On February 2nd Senator Elizabeth Warren announced that she will join the Senate Finance Committee, the committee tasked with writing this country’s tax laws. She stated, “I’m very pleased to join the Finance Committee, where I’ll continue to fight on behalf of working families and press giant corporations, the wealthy, and the well-connected to finally pay their fair share in taxes.”

Warren has often advocated for a wealth tax in the past, especially during her campaign last year for the Democratic presidential nomination.  But now she is actually in a position to make proposed legislation happen. In fact, she’s promised that it will be her “first order of business.”  This is wrongheaded on many levels, including fairness, constitutionality, impossibility of implementation, history of failure, negative effect on the economy, and morality. 

Fairness:   Senator Warren has always maintained that corporations and the wealthy are not paying their “fair share”. She has never addressed the question of what that “fair share” might be. That is not surprising, since corporations and the wealthy in the US pay a far higher share of the tax burden than is paid in virtually every other country in the developed world – and by a wide margin. This results not from very high rates, but rather from the fact that our poor and middle class –  almost 50% of our population –  pay almost no income tax. According to the Tax Foundation’s 2021 data analysis, in 2018 (the most recent figures available),“the top 50 percent of all taxpayers paid 97.1 percent of all individual income taxes, while the bottom 50 percent paid the remaining 2.9 percent.” Additionally, “The top 1 percent paid a greater share of individual income taxes (40.1 percent) than the bottom 90 percent combined (28.6 percent).” To add a wealth tax on top of the already extremely progressive tax system would be anything but fair.

The grotesque unfairness of a wealth tax is even more evident when it is actually calculated. This can be seen by the following example: Assume that an investor with $100M net worth in the present low interest environment (and because not all of his wealth is appreciating assets) has an average rate of return of 4%. His income therefore is $4 million. The investor would pay an income tax rate of about 45% total combined federal/state/local taxes which would be $1.8 million in taxes. Now consider a 2% wealth tax tacked on, which would be an additional $2 million. This would mean the investor would pay a total of $3.8 in taxes and he would have an effective tax rate of 95%. What’s even more sobering is that if he earns less than 4%, or if his tax rate was more than 45% (which it will be with Biden’s plans), then the investor’s taxes would be in excess of 100%.

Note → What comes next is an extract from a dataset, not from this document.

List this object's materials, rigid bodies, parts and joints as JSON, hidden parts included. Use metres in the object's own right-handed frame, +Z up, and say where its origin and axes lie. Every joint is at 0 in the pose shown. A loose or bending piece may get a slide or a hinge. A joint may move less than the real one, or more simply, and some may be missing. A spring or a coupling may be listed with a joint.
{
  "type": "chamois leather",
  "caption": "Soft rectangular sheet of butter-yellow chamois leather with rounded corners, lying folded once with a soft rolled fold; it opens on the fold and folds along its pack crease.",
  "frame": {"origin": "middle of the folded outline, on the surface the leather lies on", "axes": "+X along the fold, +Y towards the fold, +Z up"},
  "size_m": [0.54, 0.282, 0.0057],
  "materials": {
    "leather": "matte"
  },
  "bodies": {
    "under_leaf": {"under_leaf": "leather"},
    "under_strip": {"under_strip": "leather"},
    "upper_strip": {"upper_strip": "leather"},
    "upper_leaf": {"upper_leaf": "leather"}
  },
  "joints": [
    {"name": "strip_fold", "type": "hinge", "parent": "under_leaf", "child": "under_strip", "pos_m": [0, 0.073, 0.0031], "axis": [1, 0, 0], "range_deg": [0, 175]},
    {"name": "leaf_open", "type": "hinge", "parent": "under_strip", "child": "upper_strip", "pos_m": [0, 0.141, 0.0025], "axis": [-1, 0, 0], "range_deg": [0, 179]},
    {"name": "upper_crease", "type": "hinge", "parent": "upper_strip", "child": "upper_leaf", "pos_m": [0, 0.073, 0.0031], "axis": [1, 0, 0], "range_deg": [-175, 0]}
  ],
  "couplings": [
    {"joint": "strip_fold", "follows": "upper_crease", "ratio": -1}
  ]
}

Constitutionality:    Our Constitution provides in Article 1, Section 9, Clause 4 that: “No Capitation, or other direct, Tax shall be laid, unless in Proportion to the Census or Enumeration herein before directed to be taken.” 

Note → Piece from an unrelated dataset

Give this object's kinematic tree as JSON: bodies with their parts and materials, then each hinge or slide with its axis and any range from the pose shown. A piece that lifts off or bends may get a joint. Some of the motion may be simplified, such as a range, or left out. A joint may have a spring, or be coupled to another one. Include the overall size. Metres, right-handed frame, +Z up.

Both our income tax and a wealth tax would run afoul of this provision. To make the income tax constitutional we had to add the 16th Amendment. But no such amendment exists for the wealth tax. It may be that wealth tax proponents would argue that this tax is somehow taxing income potential using wealth as a proxy. But no Supreme Court, other than an off-the-charts progressive one, would approve of such strained logic.  In fact, there’s currently a case before the Ninth Circuit Court of Appeals challenging Trump’s Mandatory Deemed Repatriation Tax on the ground that it is, in fact, an unconstitutional wealth tax.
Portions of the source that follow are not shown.